Mitja Back (University of Münster):
Introduction to the trait-based-approachand the lens-model
The trait-based approach to accuracy is concerned with how well judges can judge targets’ trait-standings relative to other targets. Do we know who is trustworthy and who exploitative, who is extraverted and who is introverted, who is neurotic and who is emotionally stable?
While there is increasing knowledge about the amount of trait-based accuracy in personality judgements across a variety of contexts, much less is known about the underlying processes. How do people achieve more or less accuracy? Why do they differ in how accurate they can judge and can be judged? What are the processes that determine in which situation and for which traits (in)accurate judgments emerge?
In my talk I will present Brunswik's lens model as a general framework to understand the behavioral expression and judgments processes underlying more or less accurate judgments. Among the strengths of the lens model are that it (a) incorporates the actually observable appearances and behaviors ("cues") underlying more or less accurate judgments, (b) empirically derives straightforward process indicators (e.g. the predictability of a trait in a given context; the sensitivity and consistency of a judge), which are (c) derived for each individual judge.
Empirical research on the accuracy of personality judgments is then briefly summarized from the perspective of the lens model. Specificallly, I will show how the lens model helps to explain the amount of accuracy for different traits ("good trait"), in different contexts ("good information"), and for different judges ("good judge") and targets ("good target"). Finally, I highlight the utility of lens model analyses in applied contexts such therapist-client interactions and clinical diagnoses, application interviews and personnel selection, instruction processes and student evaluations. Fine-grained process insights based on lens model analyses might help both to better understand the (in)accuracy of professional judgments and to develop more effective interventions.
Jeremy Biesanz (University of British Columbia):
Introduction to the profile-based-approach and the SAM-model
The social accuracy model of interpersonal perception (SAM) is a componential model that estimates levels of accurate interpersonal perception for perceiver, target, and dyadic effects of different components of accuracy across traits simultaneously.

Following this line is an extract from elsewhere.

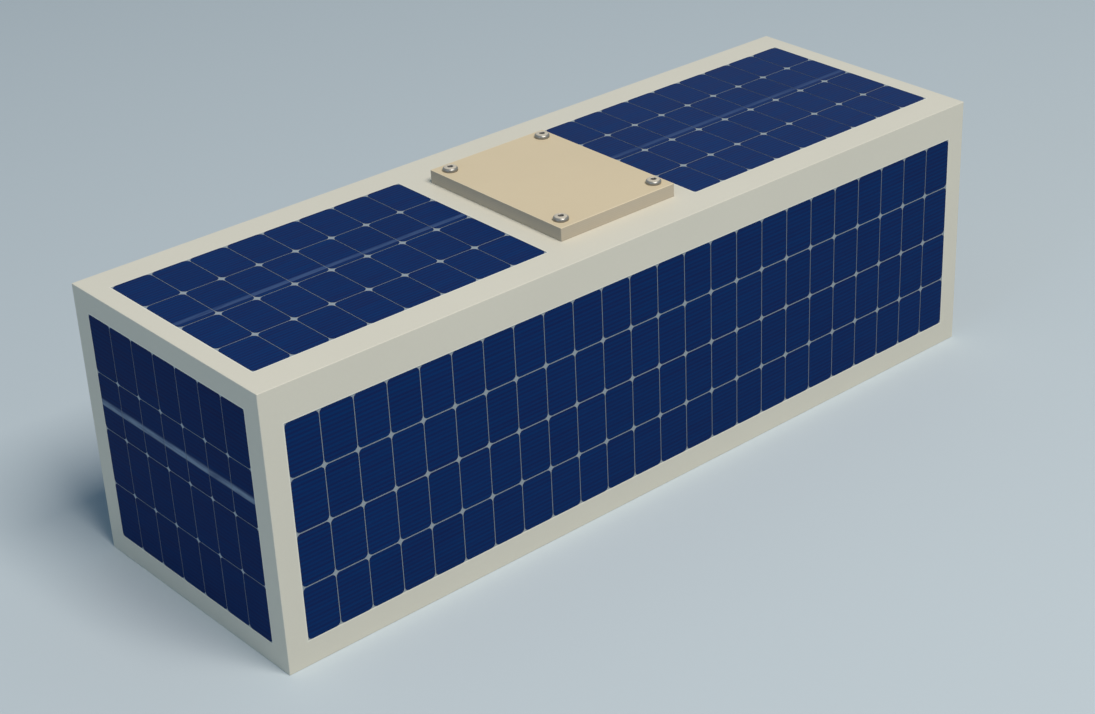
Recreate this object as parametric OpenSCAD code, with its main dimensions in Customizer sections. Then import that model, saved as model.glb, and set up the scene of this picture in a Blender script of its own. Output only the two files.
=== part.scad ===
// Box-shaped three-unit satellite: four square rails, two end plates and four flush face panels,
// with solar arrays let into every face and a plate antenna screwed to the top.
// X runs along the body, Y runs from front to back and Z is up.
// The origin is the middle of the underside.

/* [Body] */
// Length over the rails, along X
body_length = 340.5; // [280:0.5:410]
// Width over the rails, along Y
body_width = 111; // [92:0.5:134]
// Height over the rails, along Z
body_height = 107; // [89:0.5:129]
// Radius of the body's outer edges
edge_radius = 0.25; // [0.1:0.05:1]

/* [Frame] */
// Width of each square rail
rail_width = 8.5; // [7:0.1:10.5]
// Thickness of the end plates, along X
end_plate_thickness = 4; // [2:0.5:8]
// Thickness of the long face panels
panel_thickness = 2.5; // [2:0.1:4]

/* [Solar arrays] */
// How far the cells lie inside the face that they are let into
cell_recess = 0.05; // [0.05:0.05:0.3]
// Thickness of the board that carries the cells
board_thickness = 0.6; // [0.3:0.05:0.8]
// Thickness of a cell
cell_thickness = 0.12; // [0.1:0.02:0.3]
// Free space round a board in its pocket
board_clearance = 0.1; // [0.05:0.05:0.3]
// Gap between the columns of cells on the front and on the back
side_column_gap = 0.3; // [0.15:0.05:0.8]
// Gap between the rows of cells on the front and on the back
side_row_gap = 0.45; // [0.15:0.05:0.8]
// Gap between the columns of cells on the ends, the top and the underside
column_gap = 0.25; // [0.15:0.05:0.8]
// Gap between the rows of cells on the ends, the top and the underside
row_gap = 0.3; // [0.15:0.05:0.8]
// Corner radius of the cells on the front and on the back
side_cell_radius = 1.7; // [0.5:0.1:2.5]
// Corner radius of the cells on each end
end_cell_radius = 1.4; // [0.5:0.1:2.5]
// Corner radius of the cells on the top and underside
top_cell_radius = 2.1; // [0.5:0.1:2.5]
// Rows of cells in every array
cell_rows = 4; // [2:1:6]
// Columns of cells on the front and on the back
side_columns = 24; // [12:1:30]
// Columns of cells on each end
end_columns = 7; // [4:1:10]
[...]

For instance Jane may be generally accurate in her perceptions of others and thus high in perceptive accuracy – the extent to which a particular perceiver’s impressions are more or less accurate than other perceivers on average across different targets. Just as well, Jake may be accurately perceived by others and thus high in expressive accuracy – the extent to which a particular target is accurately perceived on average across different perceivers. SAM represents an integration of Cronbach’s componential approach with Kenny’s social relations model and represents a multilevel crossed-random effects model and is amenable to unbalanced designs as well as balanced half-block designs and the classic round-robin structure. Several recent findings using SAM are reviewed including insight into the good judge of personality as well as the good target with an emphasis on interpreting the results from the social accuracy model and the types of questions that are uniquely suited to the social accuracy model.
Andreas Glöckner (University of Hagen & Max Planck Institute for Collective Goods, Bonn):
Accuracy in Judgments: A Judgment/Decision-making perspective
Research in the field of Judgment and Decision Making (J/DM) has a long tradition in investigating humans’ ability to make accurate judgments. Thereby behavior is usually contrasted with a normative / rational model and systematic deviations from rationality – so called biases - have been demonstrated. Various classes of descriptive models have been developed to account for these biases, some of which follow up on concepts of the Brunswikian’ Lens Model and the concept of vicarious functioning. Others were inspired by Gestalt psychology and connectionist approaches. I will first summarize the normative as well as the major descriptive models and outline historical developments. Evidence from recent studies that test descriptive models against each other will be presented. Finally, results concerning observed accuracy as well as simulated maximal accuracy predicted by these models will be discussed.
Daniel Leising (University of Technology Dresden):
Accuracy – What is it? How does it come about? And why is it important?
In my presentation, I will broadly introduce the topic of „judgmental accuracy“, and thus lay the groundwork for Back’s and Biesanz’s more methodological contributions. I will first address a few important conceptual issues: What is accuracy and how can it be measured? Are there different types of accuracy? Then I will introduce a number of factors that are commonly assumed to influence judgmental accuracy – in some cases their influence has already been firmly established, whereas in other cases conclusive empirical evidence is yet lacking. I will particularly emphasize the role of “evaluation” in person judgments, that is, the extent to which a judgment makes the target person appear “good” or “bad”. Most person judgments confound substance (i.e., what is actually there) and evaluation (i.e., how it is seen or presented). Depending on the circumstances, this may result in an inflation or attenuation of accuracy estimates. Finally, I will give some examples of how accuracy research may be relevant outside the lab (e.g., in applied clinical and I/O psychology).